A. Main Conclusion (MC)
  • Definition: The final position the author wants you to accept. It is the overall outcome of the entire argument.
  • Function: States the ultimate viewpoint or judgement being argued for.
  • Tip: Look for indicator words like: Therefore, thus, so, consequently, must be true.
B. Intermediate Conclusion (IC)
  • Definition: A conclusion drawn partway through the argument. It is supported by reasons, but then, in turn, acts as a reason to support the Main Conclusion.
  • Function: Acts as a supporting bridge, linking initial reasons/evidence to the Main Conclusion. It structures the reasoning into logical steps.
  • Analogy: If the MC is the penthouse, the IC is a floor supported by the ground-level reasons, which itself supports the roof.
C. Reason (R)
  • Definition: A statement put forward to support a conclusion (either the MC or an IC).
  • Function: Provides logical backing or justification for a conclusion.
  • Tip: Look for indicator words like: Because, since, given that, as.
D. Counter-Assertion (CA)
  • Definition: A simple claim that opposes the main point, presented without any supporting reasons or evidence.
  • Function: Acknowledges a rival viewpoint, usually so the author can dismiss it quickly.
E. Counter-Argument (CAR)
  • Definition: A complete mini-argument (a conclusion supported by reasons) that goes against the main conclusion of the passage.
  • Function: Presents a significant challenge or alternative view to the author’s position, demonstrating balance or addressing potential objections. The author often responds to the CAR (a rebuttal).
  • Crucial Distinction: A CA is just a statement ("Some people disagree."). A CAR has support ("Some people disagree because funding is too limited, and there are prior commitments.").
F. Example (E)
  • Definition: A specific instance or case used to illustrate a general point.
  • Function: Clarifies, simplifies, or makes an abstract concept easier to understand. Examples do not usually offer proof.
G. Evidence (EV)
  • Definition: Factual information, data, statistics, reports, or expert testimony used to substantiate a claim.
  • Function: Provides objective, factual support for a reason or conclusion, increasing its credibility.

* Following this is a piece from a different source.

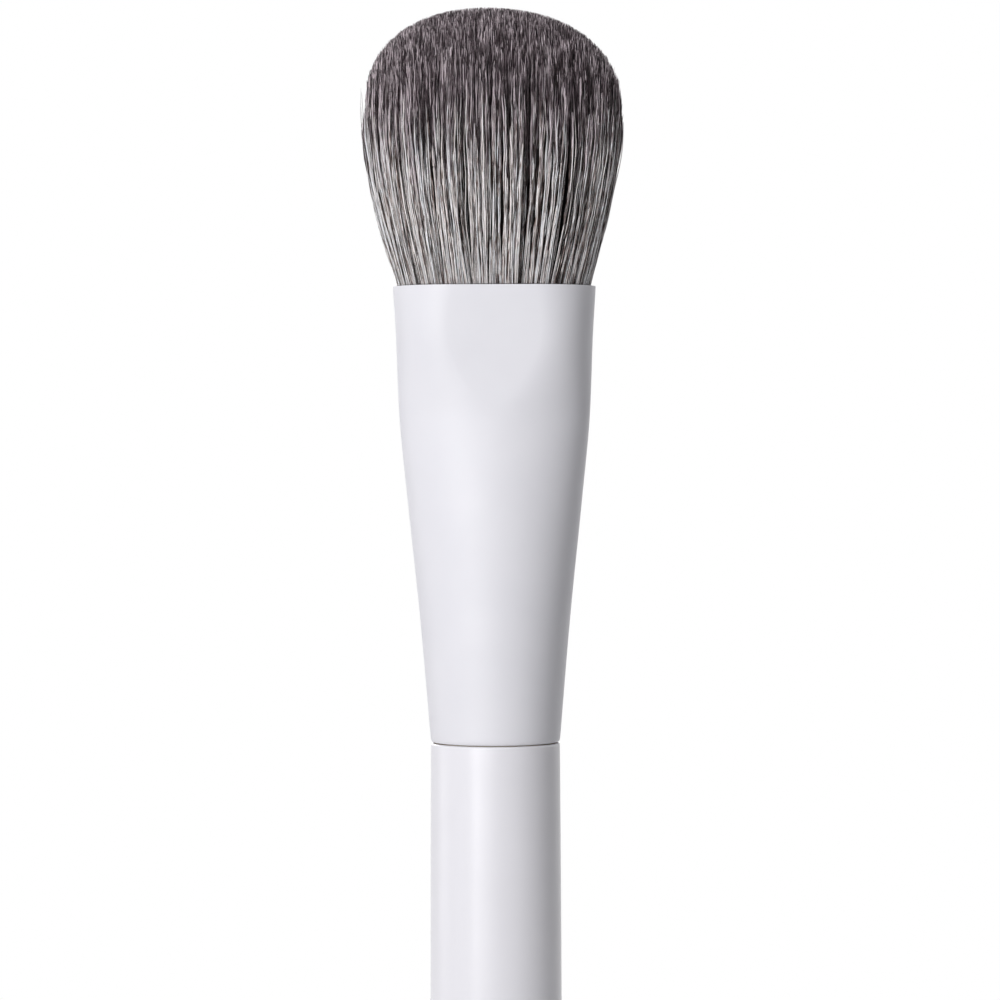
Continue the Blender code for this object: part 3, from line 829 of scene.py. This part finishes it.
# %% [markdown]
# The hair is dyed in two tones. The tips were dipped in a mauve brown that crept down every hair by a
# different amount, and below it the hairs are a mixture of white, grey, warm brown and near black. The
# hair's own attributes drive this: a random number for each hair and one for its lock, its height above
# the mouth, and where its root is. Neighbours in a lock so share some of their tone, most of all near the
# mouth and at the bundle's sides. Light and shade are painted into the colour as well. Below the dye,
# hairs deeper in the bundle are painted darker as shade, and the outermost ones and the lifted wisps
# lighter as light. Along its length each hair is painted brighter and darker as glints and shade. The
# tones' shifts from left to right are partly the hairs' own tone and partly painted shade that darkens
# the right side. The lowest five millimetres above the mouth are a little darker, and right at the mouth
# a thin dark line is painted as the shade where no light gets in.

# %% Group: two-tone dye
# Heights above the mouth and distances from the middle are in mm
DYE_LINE = 16.4
DYE_SPREAD = 5.4
DYE_EDGE = 1.4
DIP_DEPTH = 12.0
BUNDLE_REACH = 9.5
GLINT_PACE = 0.006
NO_SHIFT = 0.5
SEED_STEP = 917.0
UNDYED_SEED, TINT_SEED, DYED_SEED, GLINT_SEED, LINE_SEED = 1.5, 2.5, 4.5, 6.5, 8.5

# Shifts from the left of the bundle to its right: of the two tones, partly the hairs' own tone and
# partly painted shade that darkens the right side, and of the line between the tones
UNDYED_TONES_AND_SHADE = (-0.02, 0.03, 0.19, 0.01, 0.03, -0.21, -0.08)
DYED_TONES_AND_SHADE = (0.03, -0.042, -0.035, 0.01, -0.04, -0.078, 0.02)
DYE_DIPS = (0.0, -0.13, -0.05, 0.0, -0.03, -0.06, 0.02)

# Each row is a range of what is read, and the range of shifts that it is taken to
# Painted glints and shade along each hair
GLINT_AND_SHADE_SHIFT = (*NOISE_RANGE, -0.18, 0.18)
PATCH_SHIFT = (*NOISE_RANGE, -0.08, 0.08)
PATCH_LINE_SHIFT = (*NOISE_RANGE, -1.0, 1.0)
LOCK_SHIFT = (0.0, 1.0, -0.22, 0.17)
LOCK_MORE_AT_SIDES = (5.5, 9.5, 1.0, 2.0)
LOCK_MORE_AT_MOUTH = (0.0, 9.0, 1.6, 1.0)
# Painted shade and light: hairs deeper in the bundle darker, the outermost ones lighter
PAINTED_SHADE_BY_DEPTH = (0.08, 0.4, 0.13, -0.55)
# Painted light: the lifted wisps lighter
LIFTED_PAINTED_LIGHT = (-0.4, 0.0, 0.12, 0.0)
MOUTH_SHIFT = (0.0, 5.0, -0.07, 0.02)
# Painted shade: a thin dark line right above the mouth
MOUTH_LINE_SHADE = (0.06, 0.17, 0.75, 0.0)

MOUTH_LINE_SHADE_COLOUR = (0.01, 0.01, 0.012)
WARM_TINT = (1.0, 0.94, 0.90)
COOL_TINT = (0.93, 0.97, 1.0)
UNDYED_STOPS = (
    (0.00, (0.006, 0.0035, 0.003)),
    (0.22, (0.020, 0.010, 0.008)),
    (0.29, (0.11, 0.075, 0.068)),
    (0.37, (0.26, 0.19, 0.18)),
    (0.45, (0.58, 0.51, 0.50)),
    (0.53, (0.98, 0.965, 0.98)),
)
DYED_STOPS = (
    (0.0, (0.006, 0.0022, 0.0032)),
    (0.40, (0.028, 0.0135, 0.019)),
    (0.60, (0.213, 0.168, 0.187)),
    (1.0, (0.87, 0.76, 0.81)),
)

dye_group, given, result = new_group(
    "two_tone_dye",
    [("Strand", "NodeSocketVector"), ("Root Spot", "NodeSocketVector")],
    [("Color", "NodeSocketColor")],
)
strand = add(dye_group, "ShaderNodeSeparateXYZ", Vector=given["Strand"])
hair_number, above_mouth, lock_number = strand.outputs
spot = add(dye_group, "ShaderNodeSeparateXYZ", Vector=given["Root Spot"])
sideways, _, deep = spot.outputs


def chance_number(seed):
    """Another random number for each hair, from its first one."""
    shifted = math_node(dye_group, "MULTIPLY_ADD", hair_number, SEED_STEP, seed)
    return add(dye_group, "ShaderNodeTexWhiteNoise", noise_dimensions="1D", W=shifted).outputs["Value"]


def tone_across(tones):
    """A shift of tone from the left of the bundle to its right, given at evenly spaced places."""
    stops = [(number / (len(tones) - 1), (NO_SHIFT + tone,) * 3) for number, tone in enumerate(tones)]
    grey = ramp(dye_group, stops, mapped(dye_group, sideways, -BUNDLE_REACH, BUNDLE_REACH, 0.0, 1.0))
    return math_node(dye_group, "SUBTRACT", grey, NO_SHIFT)


patch = add(dye_group, "ShaderNodeTexNoise", Vector=given["Root Spot"], Scale=0.9,
            Detail=2.0, Roughness=0.6)
patch_value = patch.outputs["Fac"]
# Painted glints and shade: each hair brighter and darker along its length, from noise
along = add(dye_group, "ShaderNodeCombineXYZ", X=chance_number(GLINT_SEED),
            Y=math_node(dye_group, "MULTIPLY", above_mouth, GLINT_PACE))
glints_and_shade = add(dye_group, "ShaderNodeTexNoise", noise_dimensions="2D", Vector=along.outputs["Vector"],
             Scale=90.0, Detail=1.0)
lock_shift = mapped(dye_group, lock_number, *LOCK_SHIFT)
from_middle = math_node(dye_group, "ABSOLUTE", sideways)
for source, more in ((from_middle, LOCK_MORE_AT_SIDES), (above_mouth, LOCK_MORE_AT_MOUTH)):
    lock_shift = math_node(dye_group, "MULTIPLY", lock_shift, mapped(dye_group, source, *more))
shift = add_up(dye_group, mapped(dye_group, patch_value, *PATCH_SHIFT), lock_shift,
               mapped(dye_group, glints_and_shade.outputs["Fac"], *GLINT_AND_SHADE_SHIFT))

# Painted shade and light by depth in the bundle and by lifting, and a darker tone near the mouth
painted_light_and_mouth_shift = add_up(
    dye_group, mapped(dye_group, deep, *PAINTED_SHADE_BY_DEPTH), mapped(dye_group, deep, *LIFTED_PAINTED_LIGHT),
    mapped(dye_group, above_mouth, *MOUTH_SHIFT))
undyed = ramp(dye_group, UNDYED_STOPS, add_up(
    dye_group, shift, tone_across(UNDYED_TONES_AND_SHADE), painted_light_and_mouth_shift, chance_number(UNDYED_SEED)))
tint = mix_colours(dye_group, chance_number(TINT_SEED), WARM_TINT, COOL_TINT)
undyed = mix_colours(dye_group, 1.0, undyed, tint, "MULTIPLY")
dyed = ramp(dye_group, DYED_STOPS, add_up(
    dye_group, shift, tone_across(DYED_TONES_AND_SHADE), chance_number(DYED_SEED)))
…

Quick Review: The Argument Element Functions

Element Supports/Opposes Level of Support
MC Is supported by ICs/Reasons The final claim
IC Supports the MC (and is supported by R/EV) A stepping stone
R Supports the IC or MC Logical justification
EV Supports the R/IC/MC Factual proof


3. Identifying Unstated Assumption in an Argument

This is often the trickiest part of argument analysis, but it's essential. An argument is only valid if all the steps in the reasoning are logically sound.

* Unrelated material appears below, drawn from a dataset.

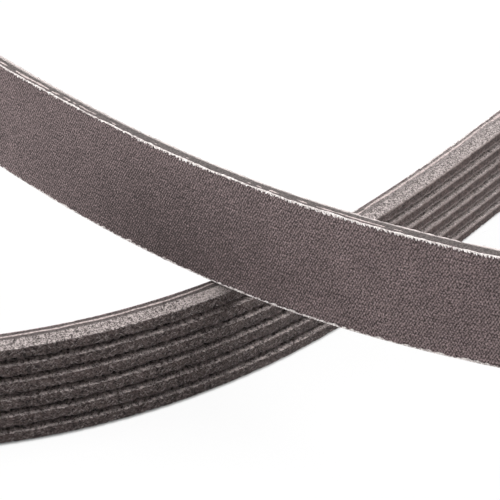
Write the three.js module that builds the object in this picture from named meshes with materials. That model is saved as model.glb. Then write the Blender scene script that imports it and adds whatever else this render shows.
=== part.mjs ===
// A serpentine belt: the endless, six-ribbed rubber belt that drives the accessories at
// the front of a car engine. One moulded piece, with a woven fabric back and V-shaped
// ribs along its inner side. It stands on one side wall on a table, as three loops in a
// row: one strand passes over the other at two places, and the belt has no twist, so it
// can be pulled out to a plain ring.
//
// Millimetres. +Z is up, and the table is z = 0. The origin is on the table, in the
// middle of the lower side wall, where the upper strand crosses over the lower one.

import * as THREE from "three";
import { ParametricGeometry } from "three/addons/geometries/ParametricGeometry.js";

// Driving dimensions of the belt's section
const RIB_COUNT = 6;
const RIB_PITCH = 3.56; // the standard pitch of ribbed automotive belts
const RIB_DEPTH = 2.2; // from the floor of a groove to the tip of a rib
const RIB_ANGLE = 40; // degrees, between the two flanks of a groove
const GROOVE_FLOOR = 0.3; // the flat at the bottom of a groove
const BACK_THICKNESS = 2.2; // fabric, cords and rubber, from the back to the groove floors

// Driving dimensions of the belt as it lies
const BELT_LENGTH = 1795; // once round, along the fabric back
const CROSSING_GAP = 0.5; // between the side walls, where the strands cross
const STEPS_PER_STATION = 7; // facets of the swept belt between two stations

// The stations that the belt is drawn towards, once round. Each is a place on the plan,
// the height there, as a share of the height at which a strand clears another one, and
// the lean of the belt's top towards its ribs, in degrees.
const STATIONS = [
  { x: -36.5, y: -25.0, lift: 0.0, lean: 0 }, // the lower strand, seen from its ribs
  { x: 21.0, y: 13.0, lift: 0.0, lean: 0 },
  { x: 63.5, y: 78.5, lift: 0.0, lean: 0 },
  { x: 113.5, y: 137.5, lift: 0.0, lean: 0 },
  { x: 176, y: 162, lift: 0.0, lean: 0 }, // the loop on the right
  { x: 238, y: 138, lift: 0.0, lean: 0 },
  { x: 262, y: 73, lift: 0.12, lean: 0 },
  { x: 235, y: 3, lift: 0.45, lean: 0 },
  { x: 169.0, y: -40.5, lift: 0.85, lean: 0 },
  { x: 92.5, y: -48.5, lift: 1.11, lean: -3 }, // the upper strand, seen from its back
  { x: 31.0, y: -28.0, lift: 1.12, lean: 3 },
  { x: -15.0, y: 12.5, lift: 0.94, lean: 9 },
  { x: -65.0, y: 75.5, lift: 0.84, lean: 4 },
  { x: -113.5, y: 138.5, lift: 1.0, lean: 0 },
  { x: -148, y: 206, lift: 1.05, lean: 0 },
  { x: -165, y: 278, lift: 0.7, lean: 0 }, // the loop at the far end
  { x: -148, y: 347, lift: 0.22, lean: 0 },
  { x: -94, y: 382, lift: 0.0, lean: 0 },
  { x: -36, y: 365, lift: 0.0, lean: 0 },
  { x: -19, y: 306, lift: 0.0, lean: 0 },
  { x: -56, y: 248, lift: 0.0, lean: 0 },
  { x: -115, y: 202, lift: 0.0, lean: 0 }, // the loop on the left, bent the other way
  { x: -171, y: 153, lift: 0.0, lean: 0 },
  { x: -197, y: 86, lift: 0.0, lean: 0 },
  { x: -171, y: 20, lift: 0.0, lean: 0 },
  { x: -108.5, y: -19.5, lift: 0.0, lean: 0 },
];

const WIDTH = RIB_COUNT * RIB_PITCH;
const THICKNESS = BACK_THICKNESS + RIB_DEPTH;
const FLANK_RUN = RIB_DEPTH * Math.tan(THREE.MathUtils.degToRad(RIB_ANGLE / 2));
const RIB_TIP = RIB_PITCH - GROOVE_FLOOR - 2 * FLANK_RUN;
const CLEAR_HEIGHT = WIDTH + CROSSING_GAP;
const UP = new THREE.Vector3(0, 0, 1);

// The closed outline of the section. depth runs from the fabric back to the rib tips,
// and across runs from the lower side wall to the upper one, with 0 in the middle.
function sectionOutline() {
  const outline = [{ depth: 0, across: -WIDTH / 2 }];
  for (let rib = 0; rib < RIB_COUNT; rib++) {
    const middle = (rib + 0.5) * RIB_PITCH - WIDTH / 2;
    const foot = RIB_TIP / 2 + FLANK_RUN;
    const lowerFoot = rib === 0 ? -WIDTH / 2 : middle - foot;
    const upperFoot = rib === RIB_COUNT - 1 ? WIDTH / 2 : middle + foot;
    outline.push({ depth: BACK_THICKNESS, across: lowerFoot });
    outline.push({ depth: THICKNESS, across: middle - RIB_TIP / 2 });
    outline.push({ depth: THICKNESS, across: middle + RIB_TIP / 2 });
    outline.push({ depth: BACK_THICKNESS, across: upperFoot });
  }
  outline.push({ depth: 0, across: WIDTH / 2 });
  return outline;
}

// The weights of four stations in a row for a smooth closed curve (a uniform cubic
// B-spline), at share f of the way between the two in the middle.
function stationWeights(f) {
  return [
    (1 - f) ** 3 / 6,
    (3 * f ** 3 - 6 * f ** 2 + 4) / 6,
    (-3 * f ** 3 + 3 * f ** 2 + 3 * f + 1) / 6,
    f ** 3 / 6,
  ];
}

// The same, for the curve's direction.
function directionWeights(f) {
  return [
    -((1 - f) ** 2) / 2,
    (3 * f ** 2 - 4 * f) / 2,
    (-3 * f ** 2 + 2 * f + 1) / 2,
    f ** 2 / 2,
  ];
}

// One value of the stations, such as x or lift, blended at step along the belt.
function blend(key, step, weightsAt) {
  const first = Math.floor(step / STEPS_PER_STATION);
  const weights = weightsAt(step / STEPS_PER_STATION - first);
  const count = STATIONS.length;
  return weights.reduce(
    (sum, weight, i) => sum + weight * STATIONS[(first + i - 1 + count) % count][key],
    0,
  );
}

const STEPS = STATIONS.length * STEPS_PER_STATION;

// The length of the plan curve as the stations give it.
function drawnLength() {
  let length = 0;
  for (let step = 0; step < STEPS; step++) {
    const dx = blend("x", step + 1, stationWeights) - blend("x", step, stationWeights);
    const dy = blend("y", step + 1, stationWeights) - blend("y", step, stationWeights);
    length += Math.hypot(dx, dy);
  }
  return length;
}

const PLAN_SCALE = BELT_LENGTH / drawnLength();

// The belt's place and directions at one step: the middle of the fabric back, the way
// towards the ribs, and the way from the lower side wall to the upper one.
function beltFrame(step) {
  const middle = new THREE.Vector3(
    PLAN_SCALE * blend("x", step, stationWeights),
    PLAN_SCALE * blend("y", step, stationWeights),
    WIDTH / 2 + CLEAR_HEIGHT * blend("lift", step, stationWeights),
  );
  const along = new THREE.Vector3(
    PLAN_SCALE * blend("x", step, directionWeights),
    PLAN_SCALE * blend("y", step, directionWeights),
    CLEAR_HEIGHT * blend("lift", step, directionWeights),
  ).normalize();
  const lean = THREE.MathUtils.degToRad(blend("lean", step, stationWeights));
  const toRibs = along.clone().cross(UP).normalize();
  const across = toRibs.clone().cross(along);
  toRibs.applyAxisAngle(along, lean);
  across.applyAxisAngle(along, lean);
  return { middle, toRibs, across };
}

// A ribbed section swept once round the frames, as one closed skin.
function beltGeometry() {
  const outline = sectionOutline();
  const frames = Array.from({ length: STEPS }, (_, step) => beltFrame(step));
  const skin = (u, v, target) => {
    const frame = frames[Math.round(u * STEPS) % STEPS];
    const corner = outline[Math.round(v * outline.length) % outline.length];
    target
      .copy(frame.middle)
      .addScaledVector(frame.toRibs, corner.depth)
      .addScaledVector(frame.across, corner.across);
  };
  return new ParametricGeometry(skin, STEPS, outline.length);
}

const rubber = new THREE.MeshStandardMaterial({
  color: 0x453f3d,
  roughness: 0.85,
  metalness: 0.0,
});

const belt = new THREE.Mesh(beltGeometry(), rubber);
belt.name = "serpentine_belt";

const root = new THREE.Group();
root.add(belt);

export default root;
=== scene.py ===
# The looks of a six-rib serpentine belt that stands on edge on a white table.
# Metres, +Z up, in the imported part's own frame. Sizes of the belt are written in
# millimetres, as on its drawing, and turned into metres where a mesh is made.

import math
import bpy
import numpy as np
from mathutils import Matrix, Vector


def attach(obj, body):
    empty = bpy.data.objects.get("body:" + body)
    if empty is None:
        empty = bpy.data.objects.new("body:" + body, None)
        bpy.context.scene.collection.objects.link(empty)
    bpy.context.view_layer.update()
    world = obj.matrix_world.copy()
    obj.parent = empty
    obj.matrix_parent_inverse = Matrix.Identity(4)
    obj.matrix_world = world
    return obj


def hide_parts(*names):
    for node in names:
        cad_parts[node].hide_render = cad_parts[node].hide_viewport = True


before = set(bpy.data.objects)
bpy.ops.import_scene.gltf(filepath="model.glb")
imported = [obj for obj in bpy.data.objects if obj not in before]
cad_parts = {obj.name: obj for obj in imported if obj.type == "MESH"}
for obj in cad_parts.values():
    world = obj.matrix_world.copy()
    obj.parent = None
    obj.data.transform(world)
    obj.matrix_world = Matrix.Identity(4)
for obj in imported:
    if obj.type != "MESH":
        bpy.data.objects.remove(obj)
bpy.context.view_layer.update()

MM = 0.001
NODE = "serpentine_belt"

# The belt's section and length, in millimetres, as the part has them
RIB_COUNT = 6
RIB_PITCH = 3.56
RIB_DEPTH = 2.2
RIB_ANGLE = 40.0
GROOVE_FLOOR = 0.3
BACK_THICKNESS = 2.2
BELT_LENGTH = 1795.0
CROSSING_GAP = 0.5
PART_STEPS_PER_STATION = 7

WIDTH = RIB_COUNT * RIB_PITCH
HALF = WIDTH / 2
THICKNESS = BACK_THICKNESS + RIB_DEPTH
FLANK_RUN = RIB_DEPTH * math.tan(math.radians(RIB_ANGLE / 2))
RIB_TIP = RIB_PITCH - GROOVE_FLOOR - 2 * FLANK_RUN
CLEAR_HEIGHT = WIDTH + CROSSING_GAP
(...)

Definition of an Unstated Assumption

An unstated assumption is a missing step in the reasoning that must be true in order for the conclusion to follow logically from the reason, but which the author has not stated explicitly.

Don't worry if this seems tricky at first—think of it as finding the "secret ingredient" that holds the recipe together.

Why Do Assumptions Exist? (Syllabus Guidance)

Authors may omit assumptions because they consider them:

  • Obvious, Trivial, or Uncontroversial: They assume everyone agrees (e.g., assuming gravity exists).
  • A Gap in Reasoning: They genuinely haven't realised the logical connection is missing.
  • Concealment of Weakness: They are intentionally hiding a controversial or weak claim that, if stated, would undermine the whole argument. This is the most critical type for evaluation.
Step-by-Step Guide to Identifying Assumptions

Identify the core link you are examining (usually a Reason supporting a Conclusion).

Step 1: Isolate the Reason (R) and the Conclusion (C).
Example: "We should ban single-use plastics (C) because plastics harm marine life (R)."

Step 2: Identify the "Gap."
What does the author take for granted that links harming marine life (R) to banning plastics (C)? The author must believe that *banning the item will stop the harm*.

Step 3: Formulate the Assumption.
The assumption is: Banning single-use plastics is an effective way to prevent harm to marine life.

If this assumption were false (e.g., if marine life is harmed by industrial runoff, not just single-use plastics), the Reason would no longer guarantee the Conclusion.

The Negation Test (Memory Aid)

A good way to check if you have found a genuine assumption is the Negation Test.

1. Take your identified assumption.
2. Negate it (make it false).
3. If the conclusion *must* fall apart when the assumption is false, then you have found the necessary assumption.

Using the plastics example:

  • Assumption (Negated): Banning single-use plastics is not an effective way to prevent harm to marine life.
  • Result: If banning plastics won't stop the harm, then the reason ("harm to marine life") cannot support the conclusion ("We should ban plastics"). The argument fails.

Did you know? In logic, an assumption is often called a premise that is necessary but suppressed. Finding these concealed premises is key to evaluating the overall strength of the argument later on.

Quick Review: Analyse Reasoning (6.1)

The core skill in this section is dissection. You must be able to:
1. Distinguish arguments from explanations/information.
2. Map the argument flow (Reasons lead to ICs, ICs lead to MC).
3. Uncover the unstated Assumption—the hidden link that connects a Reason to a Conclusion.